Ma non possiamo fermarci ad ipotesi psicologiche e personalistiche, tanto più che il professore è stato catapultato al suo posto da enormi pressioni esterne. E a questo punto mi sentirei di proporre una tesi più globale sulla incerta e tormentata marcia del gambero di Monti in politica: quella di uno scontro sotterraneo di strategie tra poteri finanziari e pressioni di governi europei. Non c’è dubbio – e lo dimostra l’invito al vertice del Ppe, quasi un’imposizione si candidatura – che i Paesi forti dell’Europa abbiano fatto leva sulle vanità dell’uomo per indurlo a buttarsi nella battaglia politica essendo interessati ad operazioni di cessione e svendita oltre che timorosi di una saldatura politica tra i Paesi in crisi della periferia che facesse da contrappeso ai diktat del centro europeo. E Monti in questo senso sarebbe una garanzia per la Merkel. Sull’altro fronte potrebbero esserci gli allarmi di un milieu finanziario che preferirebbe allentare la morsa prima che le conseguenze di un’austerità di cui adesso si chiede venia (i calcoli sbagliati Blanchard) cambino le propensioni politiche di mezza Europa. In fondo con il fiscal compact, il pareggio di bilancio in Costituzione, il Mes l’obiettivo di togliere spazi di manovra alla politica e di far cedere sovranità ad organismi finanziari e bancari, è stato in parte raggiunto. In questo senso, mettere da parte gli esecutori potrebbe allentare le tensioni ed evitare che tutto questo sia messo subito in discussione.

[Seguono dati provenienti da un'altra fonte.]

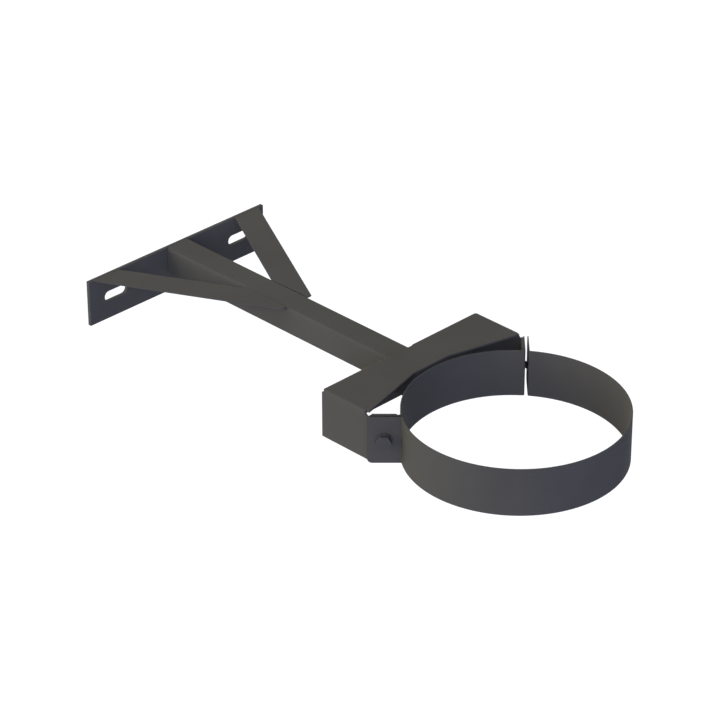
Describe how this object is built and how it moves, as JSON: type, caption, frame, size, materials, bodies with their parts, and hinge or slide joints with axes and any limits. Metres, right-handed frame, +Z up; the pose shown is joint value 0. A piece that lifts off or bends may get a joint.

Naturalmente non parlo di complotti, ma semplicemente dello scontro di idee e prospettive dentro il milieu europeo – finanziario che sono poi all’origine delle incertezze di Monti, il riflesso del suo presentarsi senza candidarsi e anche della sua tracotante pretesa di essere di nuovo premier o nulla. Tutto questo mentre Berlusconi cerca di rassicurare il Ppe, dunque la Merkel che non sarà lui il prossimo premier e Bersani tenta di placare i finanzieri con i giuramenti sull’agenda Monti, vuole un’alleanza con il centro anche se non ce ne fosse numericamente bisogno e relega a quella terza pagina, del tutto avulsa dalla cronaca, che è diventato Vendola. E si ce ne abbastanza per cambiare il titolo del romanzo e dire: E adesso, poveri noi?